Arms control agency reorganization clues Reagan disarmament policy
In a move likely to flag congressional attention, the Reagan administration has decided to move ahead with a major reorganization of the federal agency in charge of arms limitation negotiations -- the United States Arms Control and Disarmament Agency.
Bureaucratic shake-ups are a routine part of the political ebb and flow in Washington. But with the future of the strategic arms limitation talks and other negotiations still undecided, and major arms controversies brewing across the river at the Pentagon, changes at this small but politically important agency offer some interesting clues as to current thinking within the administration on arms-control organization and policy.
As approved by the President's new arms control chief, former Yale law professor Eugene V. Rostow, the disarmament-agency plan touches several sensitive areas:
* Weapons analysis. The largest of the agency's four subsections -- the Bureau of Weapons Evaluation and Control -- will be disbanded. During the Carter years this bureau found itself embroiled in numerous controversies.

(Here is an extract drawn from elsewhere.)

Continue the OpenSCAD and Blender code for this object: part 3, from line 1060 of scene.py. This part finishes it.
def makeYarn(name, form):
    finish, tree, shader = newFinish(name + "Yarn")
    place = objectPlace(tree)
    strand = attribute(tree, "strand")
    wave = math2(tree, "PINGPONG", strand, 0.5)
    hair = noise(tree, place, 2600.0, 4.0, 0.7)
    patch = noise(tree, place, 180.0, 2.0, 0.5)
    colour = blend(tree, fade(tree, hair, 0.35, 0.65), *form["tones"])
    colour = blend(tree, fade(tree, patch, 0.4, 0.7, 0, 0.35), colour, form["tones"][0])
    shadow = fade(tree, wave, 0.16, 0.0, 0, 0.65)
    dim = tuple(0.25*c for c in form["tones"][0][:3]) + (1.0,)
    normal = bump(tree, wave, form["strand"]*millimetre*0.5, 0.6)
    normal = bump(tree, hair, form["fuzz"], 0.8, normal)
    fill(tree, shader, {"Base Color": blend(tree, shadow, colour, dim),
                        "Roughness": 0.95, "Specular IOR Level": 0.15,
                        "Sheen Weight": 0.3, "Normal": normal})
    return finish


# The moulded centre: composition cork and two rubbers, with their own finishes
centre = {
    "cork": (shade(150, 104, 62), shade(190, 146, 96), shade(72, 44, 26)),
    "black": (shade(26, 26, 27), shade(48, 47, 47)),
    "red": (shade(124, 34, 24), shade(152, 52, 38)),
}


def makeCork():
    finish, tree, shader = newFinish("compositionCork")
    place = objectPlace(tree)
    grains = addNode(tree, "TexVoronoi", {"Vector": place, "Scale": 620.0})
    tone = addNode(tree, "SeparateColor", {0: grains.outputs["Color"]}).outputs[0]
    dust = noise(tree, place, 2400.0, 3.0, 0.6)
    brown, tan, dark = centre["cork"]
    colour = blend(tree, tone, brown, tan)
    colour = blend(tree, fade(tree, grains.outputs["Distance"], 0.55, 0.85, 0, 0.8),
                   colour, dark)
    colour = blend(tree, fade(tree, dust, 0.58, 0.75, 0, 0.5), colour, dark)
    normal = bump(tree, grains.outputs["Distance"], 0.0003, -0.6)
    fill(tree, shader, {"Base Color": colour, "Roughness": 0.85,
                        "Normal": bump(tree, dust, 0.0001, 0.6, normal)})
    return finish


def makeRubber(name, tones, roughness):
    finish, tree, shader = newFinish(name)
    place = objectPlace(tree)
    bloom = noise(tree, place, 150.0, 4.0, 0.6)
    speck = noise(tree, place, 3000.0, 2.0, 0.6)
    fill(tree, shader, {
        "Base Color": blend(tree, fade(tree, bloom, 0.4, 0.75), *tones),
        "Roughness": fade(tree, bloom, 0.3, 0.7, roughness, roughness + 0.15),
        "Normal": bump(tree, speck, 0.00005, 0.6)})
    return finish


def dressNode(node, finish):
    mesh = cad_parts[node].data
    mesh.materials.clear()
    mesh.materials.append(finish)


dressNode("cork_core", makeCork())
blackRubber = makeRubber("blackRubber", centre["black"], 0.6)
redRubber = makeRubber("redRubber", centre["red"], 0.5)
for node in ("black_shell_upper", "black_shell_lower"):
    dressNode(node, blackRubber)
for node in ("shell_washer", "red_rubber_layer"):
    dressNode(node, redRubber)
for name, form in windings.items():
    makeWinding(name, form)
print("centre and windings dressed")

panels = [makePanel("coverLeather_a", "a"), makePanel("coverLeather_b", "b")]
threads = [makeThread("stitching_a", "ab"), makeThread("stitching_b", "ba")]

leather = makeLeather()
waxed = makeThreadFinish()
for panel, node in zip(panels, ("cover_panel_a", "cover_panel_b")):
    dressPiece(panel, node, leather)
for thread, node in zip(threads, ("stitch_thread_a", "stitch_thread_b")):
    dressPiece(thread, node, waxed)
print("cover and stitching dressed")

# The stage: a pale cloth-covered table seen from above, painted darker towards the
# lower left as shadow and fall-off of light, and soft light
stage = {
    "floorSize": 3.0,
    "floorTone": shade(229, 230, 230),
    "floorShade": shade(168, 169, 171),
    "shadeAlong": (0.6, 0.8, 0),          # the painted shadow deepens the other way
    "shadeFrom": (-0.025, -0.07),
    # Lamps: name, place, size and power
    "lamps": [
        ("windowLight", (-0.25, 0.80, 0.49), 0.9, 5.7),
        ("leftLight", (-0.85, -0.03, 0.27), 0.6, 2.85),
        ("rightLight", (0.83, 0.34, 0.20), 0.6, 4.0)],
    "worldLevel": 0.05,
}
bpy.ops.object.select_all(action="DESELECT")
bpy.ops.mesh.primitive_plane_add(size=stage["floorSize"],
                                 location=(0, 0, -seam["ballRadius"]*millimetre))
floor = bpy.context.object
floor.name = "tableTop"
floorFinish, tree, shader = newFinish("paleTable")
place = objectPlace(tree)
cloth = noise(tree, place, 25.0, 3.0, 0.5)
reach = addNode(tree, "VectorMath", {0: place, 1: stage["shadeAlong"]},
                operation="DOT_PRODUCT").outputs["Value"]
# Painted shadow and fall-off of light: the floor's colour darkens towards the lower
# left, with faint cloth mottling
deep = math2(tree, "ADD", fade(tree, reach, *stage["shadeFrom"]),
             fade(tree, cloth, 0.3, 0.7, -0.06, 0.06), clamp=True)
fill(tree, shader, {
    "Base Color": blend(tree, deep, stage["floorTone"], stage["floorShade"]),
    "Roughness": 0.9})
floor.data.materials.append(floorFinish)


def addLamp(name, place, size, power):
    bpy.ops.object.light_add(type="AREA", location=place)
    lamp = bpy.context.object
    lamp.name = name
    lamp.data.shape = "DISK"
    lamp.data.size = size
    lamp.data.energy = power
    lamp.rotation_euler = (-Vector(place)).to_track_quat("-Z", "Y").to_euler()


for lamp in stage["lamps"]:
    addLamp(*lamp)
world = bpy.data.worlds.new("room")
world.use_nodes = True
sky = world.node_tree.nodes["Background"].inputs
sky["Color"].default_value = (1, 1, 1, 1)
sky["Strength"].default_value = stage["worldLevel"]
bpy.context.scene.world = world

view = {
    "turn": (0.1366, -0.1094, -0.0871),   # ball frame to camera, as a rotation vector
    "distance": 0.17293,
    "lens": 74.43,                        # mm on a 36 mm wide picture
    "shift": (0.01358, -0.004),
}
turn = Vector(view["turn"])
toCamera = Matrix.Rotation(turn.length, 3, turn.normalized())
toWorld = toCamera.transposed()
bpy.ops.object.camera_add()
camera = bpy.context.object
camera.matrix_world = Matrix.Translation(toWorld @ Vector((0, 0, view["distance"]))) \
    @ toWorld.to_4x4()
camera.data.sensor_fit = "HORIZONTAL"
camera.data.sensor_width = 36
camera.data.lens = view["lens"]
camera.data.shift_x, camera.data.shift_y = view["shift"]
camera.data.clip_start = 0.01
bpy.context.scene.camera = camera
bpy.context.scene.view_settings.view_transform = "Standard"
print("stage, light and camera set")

Its congressionally mandated reports on the arms control effects of certain American weapon systems -- like the neutron warhead and the nuclear cruise missile -- sparked vigorous debates at times within the executive branch, as did , to a lesser extent, its studies on US Soviet defense spending and arms sales.
* Verification. A new office of verification and intelligence will be set up. Holding the Soviets to more stringent verification standards is one of Mr. Rostow's top priorities; he has suggested publicly the idea of convening special talks with the Soviets to work out "principles of behavior" in the verification area.

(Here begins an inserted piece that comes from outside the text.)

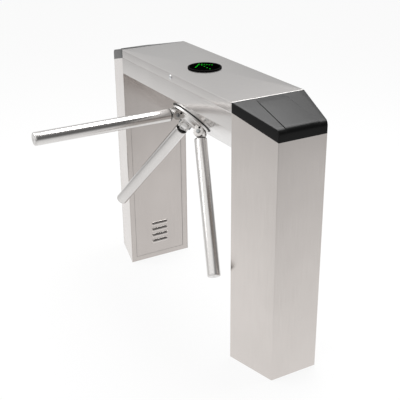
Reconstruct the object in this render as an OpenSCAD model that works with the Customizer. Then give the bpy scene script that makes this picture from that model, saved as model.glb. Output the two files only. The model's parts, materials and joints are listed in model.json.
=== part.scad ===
// Waist-high tripod turnstile: a bridge cabinet on two tapered columns, with a three-arm hub on its
// slanted face. Origin at floor level in the middle; X runs along the bridge, the passage side is -Y,
// and +X is the near column.

/* [Overall] */
// Height of the lid above the floor
total_h = 980; // [930:5:1030]
// Length of the bridge between the columns
bridge_len = 854; // [780:2:920]
// Depth of the cabinet, front to back
depth = 288; // [270:2:310]
// Thickness of the folded sheet metal
sheet_t = 2; // [1.5:0.5:2.5]

/* [Columns] */
// Length of a column along the bridge
column_len = 200; // [180:2:220]
// Depth of a column at its outer end
column_end_depth = 190; // [180:2:220]
// Thickness of the base plates
base_t = 8; // [6:1:12]
// Diameter of the anchor holes
anchor_d = 14; // [12:1:18]
// Distance from the column's inner face to the inner anchors
anchor_in = 28; // [26:1:40]
// Distance from the column's inner face to the outer anchors
anchor_out = 173; // [150:1:173]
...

Mindful of their verification provisions, Mr. Rostow also has voiced support for two signed but unratified nuclear testing treaties -- the Threshold Test Ban of 1974 and the Peaceful Nuclear Explosions Treaty of 1976 -- although his views here are thought to be opposed by Defense Department officials.
* Public Relations.The plan calls for the establishment of a new bureau for congressional and public affairs. The agency's public profile has always been a thorny issue with Congress. On the one hand, liberals have long argued that the agency ought to do more to publicize the dangers of the arms race, while conservatives, worried about a hard-sell approach to disarmament, managed up to 1975 to include in the Arms Control and Disarmament Agency's statute a ban on the dissemination of "propaganda."
Now, however, winning the propaganda war may become part of the agency's new mission. Citing recent Soviet efforts to fan the flames of unrest in Europe over the neutron warhead, Mr. Rostow told a Senate committee last month that "countering that campaign must be an important part of ACDA's work."